Cada uno ha tenido una manera distinta de cómo llegó a un libro y, sobretodo, de cómo un libro puede afectar (mejorar, o empeorar en muchos casos) su vida. La suya y su experiencia en el Rimac, entre anécdotas familiares y un lugar en que las bibliotecas llegan como una puerta mágica hacia un universo infinito, ha sido de mi agrado y gusto al leer.
Le comparto también una experiencia, muy valiosa para mí y que sin querer y sin buscarlo, me ha salvado en los momentos de extravío personal. Aquella salvación la descubrí no necesariamente al momento de leer el capítulo del libro al que haré referencia, sino en un momento personal, en una especie de extrapolación de una idea en algo real, una situación nefasta. Me refiero al capítulo "Nieve" de La Montaña Mágica de Thommas Mann. Este capítulo, aquella escena en donde Hans Castorp es envuelto por un frío, un escenario glacial por todo el derredor, y una desolación que parece no tener fin, retrata, para mí, aquella voluntad, aquel derecho de vida, de supervivencia y de temor necesario del hombre en su paso por la tierra. Es ahí donde se enfrenta la vida y la muerte, el uno y el todo, y donde gana el hombre, y es esa escena, la que, a mi manera, me ha salvado de los extravíos personales más difíciles que me han tocado vivir.
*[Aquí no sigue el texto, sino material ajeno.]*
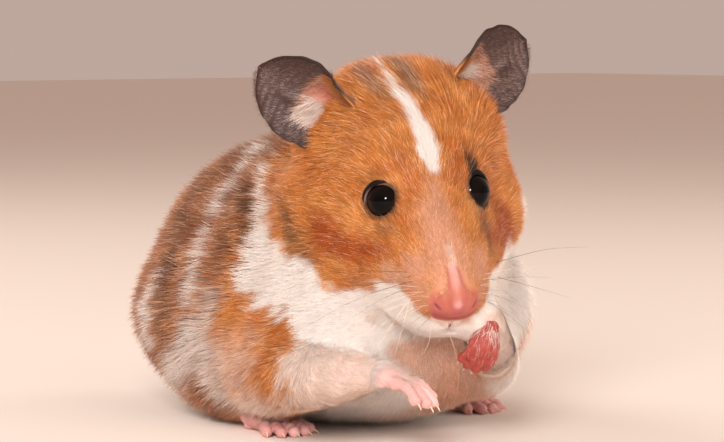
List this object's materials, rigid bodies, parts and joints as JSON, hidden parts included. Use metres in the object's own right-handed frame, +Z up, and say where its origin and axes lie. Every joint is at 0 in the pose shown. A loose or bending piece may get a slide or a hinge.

El leer, me ha llevado también, sin quererlo en un principio, a otro descubrimiento: el escribir, y cuando recuerdo las palabras de Oswaldo Reynoso en su prólogo de "Los inocentes": "¿Por qué escribo? porque quiero leer las historias que aun nadie ha escrito" y me digo a mí mismo, vaya, lo que yo escribo son también historias que nadie ha escrito aún, y que no tienen el afán de ser gloriosas por ser únicas, sino por nacer de uno mismo.
Como lector, comparto con usted esta experiencia, pues el amor por los libros que su post refleja, me ha invitado a escribirle estas palabras.